The trapped in a room scenario is  nothing new. Most films that try it fail miserably due to the constraints that such a limited setting puts on the story. I do believe this is the first one that I’ve seen that takes place in a bomb shelter though and I have to say  this actually works quite nicely. The added  tension of not knowing who survived and who didn’t, not knowing if escape will bring salvation or certain death, all o these factors added depth to what easily could have been a forgettable film if it had merely focused on claustrophobia like so many films like it have.

The acting here was superbly done with a very well rounded group. We have Jef the daunting husband, desperate to save his marriage, a man who has spent his life compartmentalizing things only to be driven mad when it is him who is stuck into a box, and his wife Marisa, too dense and self absorbed to realize she has completely lost her humanity. We also have Chelsea the cold calculating thinker, completely obsessed with her own survival she is willing to do anything to ensure she lives no matter the cost, Tyler (my personal favorite of the group) A hard working family man who’s only desire is to be reunited with his daughter be it in life or death, and Hudson, the charismatic wild card, calm and collected he is the mediator between the rest but also the cause of many of the conflicts as his demeanor is a ruse to fulfill his own hidden agenda. Every good group has a Judas and Hudson is it here. Considering how much this film relies on conflict, this group o mixed nuts (pun highly intended) brings it in tens!

The cinematography here, while pretty basic is effective. We get a low res look that works well considering a large part of the film takes place on what are supposed to be security camera. We do get some pretty interesting off kilter overhead shots that add a surreal quality to the whole affair.

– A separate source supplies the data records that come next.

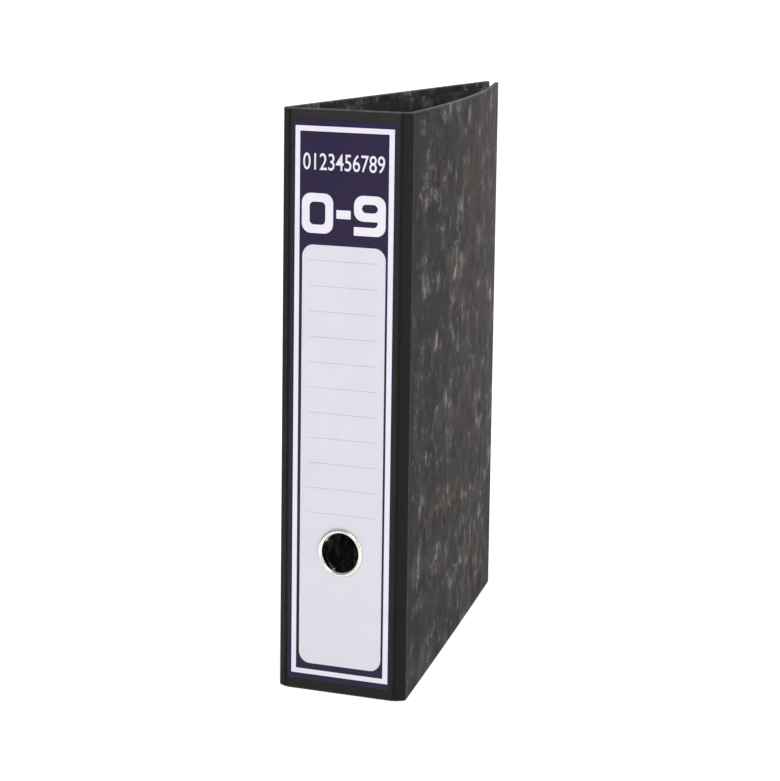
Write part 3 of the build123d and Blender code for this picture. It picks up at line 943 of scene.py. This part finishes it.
def range_numbers():
    """The bold 0-9 of the index range, in a plain squared style."""
    left, right, foot, head = NUMBER_BOX
    stroke, bend = 4.6, 5.2
    wide = 18.5
    hollow = bend - 0.6 * stroke
    zero = rounded_box(left, left + wide, foot, head, bend)
    zero_hole = rounded_box(
        left + stroke, left + wide - stroke, foot + stroke, head - stroke, hollow
    )
    dash_left, dash_right = left + wide + 1.9, right - wide - 1.9
    middle = (foot + head) / 2
    dash = rounded_box(dash_left, dash_right, middle - stroke / 2, middle + stroke / 2, 0.3)
    near, waist = right - wide, foot + 0.36 * (head - foot)
    nine = rounded_corners([
        (near, foot, 0.3), (right, foot, bend), (right, head, bend), (near, head, bend),
        (near, waist, bend), (right - stroke, waist, 0.0), (right - stroke, foot + stroke, hollow),
        (near, foot + stroke, 0.3),
    ])
    nine_hole = rounded_box(
        near + stroke, right - stroke, waist + stroke, head - stroke, hollow
    )
    for name, outlines in (
        ("label_zero", [zero, zero_hole]), ("label_dash", [dash]), ("label_nine", [nine, nine_hole])
    ):
        ink(name, outlines, FRAME)


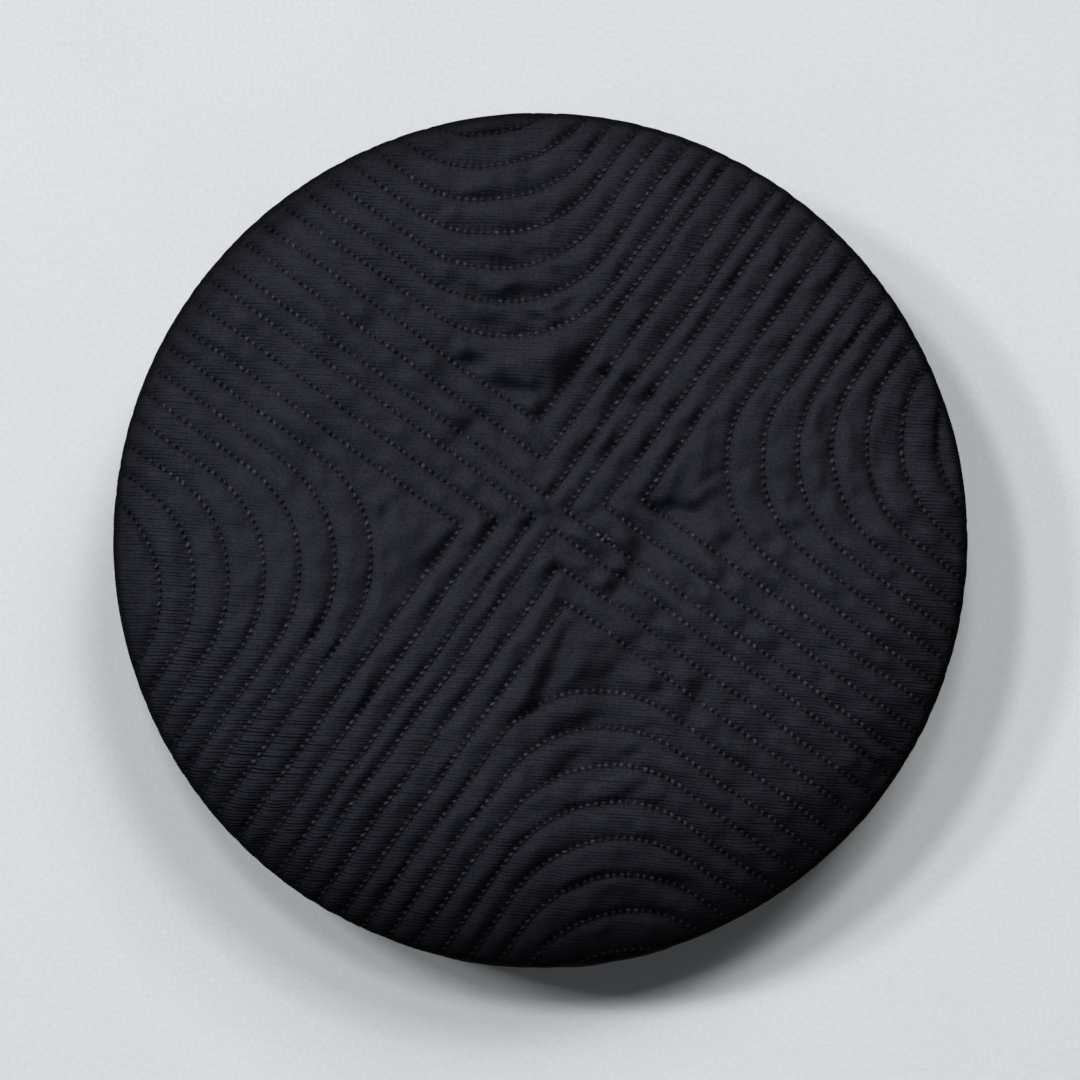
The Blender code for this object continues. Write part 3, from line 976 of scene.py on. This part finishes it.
class Nodes:
    """Short helper that adds shader nodes to one material and links them."""

    def __init__(self, name):
        """Start a material with its own shader."""
        self.material = bpy.data.materials.new(name)
        self.material.use_nodes = True
        self.tree = self.material.node_tree
        self.shader = self.tree.nodes["Principled BSDF"]

    def add(self, kind, **settings):
        """A new node with some of its settings."""
        node = self.tree.nodes.new(kind)
        for key, value in settings.items():
            setattr(node, key, value)
        return node

    def put(self, node, **values):
        """Give inputs, named with _ for a space, a value or a link."""
        for key, value in values.items():
            socket = node.inputs[key.replace("_", " ")]
            if isinstance(value, bpy.types.NodeSocket):
                self.tree.links.new(value, socket)
            else:
                socket.default_value = value
        return node

    def noise(self, place, turns, detail):
        """Smooth noise at a place, about 0 to 1, with so many turns to a metre."""
        node = self.add("ShaderNodeTexNoise")
        self.put(node, Vector=place, Scale=turns, Detail=detail)
        return node.outputs["Fac"]

    def long_noise(self, place, turns):
        """Smooth noise with its own number of turns to a metre along each axis."""
        mapping = self.add("ShaderNodeMapping")
        self.put(mapping, Vector=place, Scale=turns)
        return self.noise(mapping.outputs["Vector"], 1.0, STRETCHED_DETAIL)

    def given(self, name, output="Fac"):
        """A named value of the piece."""
        return self.add("ShaderNodeAttribute", attribute_name=name).outputs[output]

    def stretched(self, value, low, high, new_low, new_high):
        """A value stretched from one range to another and kept inside it."""
        node = self.add("ShaderNodeMapRange")
        self.put(node, Value=value, From_Min=low, From_Max=high, To_Min=new_low, To_Max=new_high)
        return node.outputs["Result"]

    def blended(self, share, first, second):
        """A colour between two colours."""
        node = self.add("ShaderNodeMix", data_type="RGBA")
        self.tree.links.new(share, node.inputs["Factor"])
        colours = [socket for socket in node.inputs if socket.type == "RGBA"]
        colours[0].default_value = (*first, 1.0)
        colours[1].default_value = (*second, 1.0)
        return [socket for socket in node.outputs if socket.type == "RGBA"][0]

    def shaded(self, colour, share):
        """Give the shader a colour, made darker or lighter by a share."""
        scaled = self.add("ShaderNodeVectorMath", operation="SCALE")
        self.tree.links.new(colour, scaled.inputs[0])
        self.tree.links.new(share, scaled.inputs["Scale"])
        self.tree.links.new(scaled.outputs["Vector"], self.shader.inputs["Base Color"])

    def sheen(self, roughness, specular):
        """Give the shader its roughness and specular level."""
        self.shader.inputs["Roughness"].default_value = roughness
        self.shader.inputs["Specular IOR Level"].default_value = specular

    def math(self, operation, first, second=0.0, third=0.0):
        """The result of one operation on values or links."""
        node = self.add("ShaderNodeMath", operation=operation)
        for socket, value in zip(node.inputs, (first, second, third)):
            if isinstance(value, bpy.types.NodeSocket):
                self.tree.links.new(value, socket)
            else:
                socket.default_value = value
        return node.outputs[0]


def cloth_material(name, dyes, slant):
    """Dull ribbed cloth: thin broken grooves across the panel, a short nap and slightly varied dye."""
    nodes = Nodes(name)
    place = nodes.given("cloth_place", "Vector")
    mapping = nodes.add("ShaderNodeMapping")
    nodes.put(mapping, Vector=place, Rotation=(0.0, 0.0, slant))
    turned = mapping.outputs["Vector"]
    parts = nodes.add("ShaderNodeSeparateXYZ")
    nodes.put(parts, Vector=turned)

    groove_turn = nodes.math("MULTIPLY", parts.outputs["Y"], 2.0 * pi / WEAVE_PITCH)
    groove_turn = nodes.math("MULTIPLY_ADD", nodes.long_noise(turned, SLUB_TURNS), SLUB_PUSH, groove_turn)
    groove = nodes.math("MULTIPLY_ADD", nodes.math("SINE", groove_turn), 0.5, 0.5)
    groove = nodes.math("MULTIPLY", groove, groove)
    streak = nodes.stretched(nodes.long_noise(turned, STREAK_TURNS), *STREAK_RANGE)
    patch = nodes.stretched(nodes.noise(place, *PATCH_NOISE), *PATCH_RANGE)
    strength = nodes.math("MULTIPLY", nodes.math("MULTIPLY", patch, nodes.given("weave")), streak)
    groove = nodes.math("MULTIPLY", groove, strength)

    height = nodes.math("MULTIPLY_ADD", groove, GROOVE_HEIGHT, nodes.long_noise(place, FIBRE_TURNS))
    bump = nodes.add("ShaderNodeBump")
    nodes.put(bump, Strength=1.0, Distance=BUMP_DISTANCE, Height=height)
    nodes.put(nodes.shader, Normal=bump.outputs["Normal"])

    dye = nodes.stretched(nodes.noise(place, *DYE_NOISE), *DYE_RANGE)
    nap = nodes.math("MULTIPLY_ADD", nodes.noise(turned, *NAP_NOISE), *NAP_TONE)
    mottle = nodes.math("MULTIPLY_ADD", nodes.noise(place, *MOTTLE_NOISE), *MOTTLE_TONE)
    tone = nodes.math("ADD", nap, mottle)
    # Painted shade darkens the weave's grooves
    tone = nodes.math("MULTIPLY", tone, nodes.math("MULTIPLY_ADD", groove, *GROOVE_PAINTED_SHADE))
    # The piece's painted shade and light, given on each point, darkens or lightens the cloth
    tone = nodes.math("MULTIPLY", tone, nodes.given("shade"))
    nodes.shaded(nodes.blended(dye, *dyes), tone)
    nodes.sheen(*CLOTH_SHEEN)
    return nodes.material


def thread_material():
    """Smooth twisted thread, a little glossier than the cloth; some stitches catch more light."""
    nodes = Nodes("thread")
    share = nodes.math("POWER", nodes.given("tone"), LIGHT_THREAD_POWER)
    # Painted shade from the cloth and towards the rim darkens the thread; loose ends are made lighter
    nodes.shaded(nodes.blended(share, DARK_THREAD, LIGHT_THREAD), nodes.given("shade"))
    nodes.sheen(*THREAD_SHEEN)
    return nodes.material


def floor_material():
    """Pale, slightly mottled plaster."""
    nodes = Nodes("pale floor")
    place = nodes.add("ShaderNodeTexCoord").outputs["Object"]
    grain = nodes.math("MULTIPLY_ADD", nodes.noise(place, *GRAIN_NOISE), *GRAIN_TONE)
    nodes.shaded(nodes.blended(nodes.noise(place, *FLOOR_NOISE), *FLOOR_COLOURS), grain)
    nodes.put(nodes.shader, Roughness=FLOOR_ROUGHNESS)
    return nodes.material


def build_floor():
    """The plain pale surface that the cap stands on. It throws no light back on the cap."""
    bpy.ops.mesh.primitive_plane_add(size=FLOOR_SIZE, location=(0.0, 0.0, 0.0))
    floor = bpy.context.object
    floor.name = "floor"
    floor.data.materials.append(floor_material())
    floor.visible_diffuse = False
    floor.visible_glossy = False
    return floor


def area_light(name, azimuth, elevation, distance, size, power, colour):
    """A square soft light over the cap, aimed at it. Angles are in degrees."""
    data = bpy.data.lights.new(name, "AREA")
    data.size = size
    data.energy = power
    data.color = colour
    light = bpy.data.objects.new(name, data)
    bpy.context.scene.collection.objects.link(light)
    around, up = radians(azimuth), radians(elevation)
    out = Vector((cos(around) * cos(up), sin(around) * cos(up), sin(up)))
    light.location = Vector((0.0, 0.0, SEAM_HEIGHT)) + out * distance
    light.rotation_mode = "QUATERNION"
    light.rotation_quaternion = out.to_track_quat("Z", "Y")
    return light


def link_light(light, objects):
    """Let a light fall on these objects alone."""
    receivers = bpy.data.collections.new(light.name + " falls on")
    for lit in objects:
        receivers.objects.link(lit)
    light.light_linking.receiver_collection = receivers


def build_camera():
    """The photograph's view: nearly straight down, the crown filling most of the frame."""
    data = bpy.data.cameras.new("camera")
    data.sensor_width = SENSOR_WIDTH
    data.lens = SENSOR_WIDTH * CAMERA_DISTANCE / PICTURE_WIDTH
    camera = bpy.data.objects.new("camera", data)
    bpy.context.scene.collection.objects.link(camera)
    back = Vector((0.0, -cos(CAMERA_ELEVATION), sin(CAMERA_ELEVATION)))
    camera.location = Vector(CAMERA_TARGET) + back * CAMERA_DISTANCE
    camera.rotation_mode = "QUATERNION"
    camera.rotation_quaternion = back.to_track_quat("Z", "Y")
    bpy.context.scene.camera = camera


def build_world():
    """Very weak even light from all round."""
    world = bpy.data.worlds.new("studio")
    world.use_nodes = True
    background = world.node_tree.nodes["Background"]
    background.inputs["Color"].default_value = SKY_COLOUR
    background.inputs["Strength"].default_value = SKY_STRENGTH
    bpy.context.scene.world = world


rows = quilting_rows()
crown_cloth = build_crown(rows, cloth_material("crown cloth", CROWN_DYES, WEAVE_SLANT))
band_cloth = build_band(cloth_material("band cloth", BAND_DYES, 0.0))
thread = thread_material()
crown_thread = crown_stitches(rows, thread)
band_thread = band_stitches(thread)
floor = build_floor()

for piece in (crown_cloth, band_cloth, crown_thread, band_thread):
    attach(piece, "root")
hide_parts("crown")
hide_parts("band")

for cap_light in CAP_LIGHTS:
    link_light(area_light(*cap_light), (crown_cloth, band_cloth, crown_thread, band_thread))
for azimuth, elevation, size, power in FLOOR_LIGHTS:
    light = area_light("sky", azimuth, elevation, FLOOR_LIGHT_DISTANCE, size, power, FLOOR_LIGHT_COLOUR)
    link_light(light, (floor,))
build_camera()
build_world()
bpy.context.scene.view_settings.view_transform = "Standard"
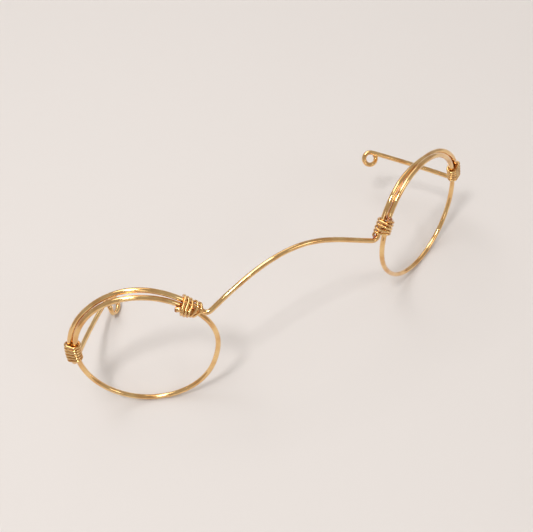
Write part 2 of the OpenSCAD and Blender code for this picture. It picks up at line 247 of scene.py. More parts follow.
@dataclass(frozen=True)
class LensSizes:
    """Where one lens stands and how its wires lie, in millimetres and degrees.

    Angles round the lens start at its lowest point and grow outwards and up. A roll is the
    direction from one wire to its neighbour, across the ring wire.

    Attributes:
        side: which lens it is.
        yaw: how far the lens's outer side is swept back.
        lean: how far its top leans back.
        tuck: how far the inner binding draws the ring in.
        spring: how far the ring springs out past that binding.
        stub_roll: roll of the ring's first part, from in front of its hidden end outwards.
        stub_len: how far the ring's cut end stands out of the binding.
        stub_flare: how far that end is rolled the other way at its tip.
        outer_gap: extra gap between brow and ring beside the outer binding.
        outer_roll: roll of the brow in the outer binding, from outside the ring backwards.
        brow_gap: extra gap between brow and ring past the middle of the brow.
        brow_roll: roll of the brow at its middle.
        inner_roll: roll of the brow as it comes into the inner binding.
        exit_roll: roll of the brow as it leaves the inner binding.
        outer_at: angle at the middle of the outer binding.
        outer_from: direction in which the outer binding's first turn begins.
        outer_turns: turns of the outer binding.
        outer_tail: how far the end of the outer binding stands off.
        inner_at: angle at the middle of the inner binding.
        inner_from: direction in which the inner binding's first turn begins.
        inner_turns: turns of the inner binding.
        inner_tail: how far the end of the inner binding stands off.
        inner_spread: extra distance between turns of the inner binding.
        turn_lean: how far each of its turns leans along the bundle.
        lean_at: direction in which that lean is greatest.
        reach: distance from the temple's corner to its curl, as seen from above.
        toe_in: how far the temple turns towards the other one.
        bow: how far the two middle points that shape the temple are raised.
        bow_out: how far they are pushed outwards.
        handle_share: how far they are from the temple's ends, as a share of its length.
        bend_share: share of the temple's curve that its first bend takes up.
        curl_r: radius of the curl at the temple's end.
        curl_lift: height of the curl's underside above the surface.
        curl_tilt: how far the curl lies over.
        ring_r: mean radius of the ring.
        spacing: distance between the middles of the two lenses.
        flare_run: length over which the ring's cut end is rolled.
        settle: angle past the inner binding over which the ring springs.
        settle_past: angle past the inner binding at which the ring is in its plane again.
        free_share: share of the inner binding past which it holds only one end of the ring.
        hidden_share: how far short of there the ring's hidden end stops, as a share of wire_d.
        tuck_from: angle past the outer binding at which the ring begins to be drawn in.
        tuck_over: angle over which it is drawn in.
        settle_rounds: how often the height of the temple's end is worked out again.
    """

    side: Side
    yaw: float
    lean: float
    tuck: float
    spring: float
    stub_roll: float
    stub_len: float
    stub_flare: float
    outer_gap: float
    outer_roll: float
    brow_gap: float
    brow_roll: float
    inner_roll: float
    exit_roll: float
    outer_at: float
    outer_turns: float
    inner_at: float
    inner_from: float
    inner_tail: float
    turn_lean: float
    reach: float
    toe_in: float
    bow: float
    bow_out: float
    curl_r: float
    curl_lift: float
    curl_tilt: float
    outer_from: float = 120.0
    outer_tail: float = 0.1
    inner_turns: float = 5.0
    inner_spread: float = 0.02
    lean_at: float = -30.0
    handle_share: float = 0.3
    bend_share: float = 0.125
    ring_r: float = 13.0
    spacing: float = 60.8
    flare_run: float = 0.7
    settle: float = 60.0
    settle_past: float = 2.0
    free_share: float = 0.15
    hidden_share: float = 1 / 3
    tuck_from: float = 40.0
    tuck_over: float = 50.0
    settle_rounds: int = 13


LEFT_LENS = LensSizes(
    side=Side.LEFT, yaw=22.0, lean=19.5, tuck=0.4, spring=0.55,
    stub_roll=0.0, stub_len=0.5, stub_flare=34.0,
    outer_gap=0.0, outer_roll=20.0, brow_gap=0.3, brow_roll=52.0, inner_roll=31.0, exit_roll=-23.0,
    outer_at=97.0, outer_turns=6.0,
    inner_at=226.5, inner_from=110.0, inner_tail=0.1, turn_lean=0.2,
    reach=18.1, toe_in=33.0, bow=-1.2, bow_out=1.1,
    curl_r=1.8, curl_lift=0.0, curl_tilt=-29.0,
)
RIGHT_LENS = LensSizes(
    side=Side.RIGHT, yaw=22.5, lean=11.5, tuck=0.0, spring=0.3,
    stub_roll=55.0, stub_len=0.15, stub_flare=0.0,
    outer_gap=0.15, outer_roll=-10.0, brow_gap=0.0, brow_roll=105.0, inner_roll=46.0, exit_roll=25.0,
    outer_at=95.0, outer_turns=5.0,
    inner_at=236.5, inner_from=180.0, inner_tail=0.4, turn_lean=0.0,
    reach=18.7, toe_in=41.0, bow=-0.6, bow_out=0.8,
    curl_r=1.35, curl_lift=11.1, curl_tilt=-48.0,
)


@dataclass(frozen=True)
class BridgeSizes:
    """Shape of the bridge between its two bends, in millimetres and degrees.

    Attributes:
        rise: about how far the arch's middle rises above its two corners.
        left_slope: slope at which it leaves the left lens.
        right_slope: slope at which it leaves the right lens.
        skew: how much longer the left end's handle is than the right end's.
        lean: how far the arch leans back.
        bend_share: share of the curve that the bend at each end takes up.
        points: points along the curve between the bends.
    """

    rise: float = 5.8
    left_slope: float = 24.0
    right_slope: float = 27.5
    skew: float = 9.5
    lean: float = 23.5
    bend_share: float = 1 / 15
    points: int = 261


# ---- paths of the wires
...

I only have two complaints here. The first is that the non-linear story telling isn’t exactly clear at first which kind of threw me for a loop for a bit. This one is a very small complaint because it’s rectified pretty quickly. My other complaint us a larger one: We don’t get nearly enough Tyler!!! He is the most endearing and identifiable character.He’s the guy we should all be rooting for and for the majority of the film he’s all but forgotten! This is especially sad when you consider that he is likely the best actor in the film! If Hudson is our Judas then Tyler is our christ!

Even with those complaints out of the way this is still a pretty solid piece of cinema and I highly recommend giving it a shot. Overall I give it one middle finger a quarter of the way extended.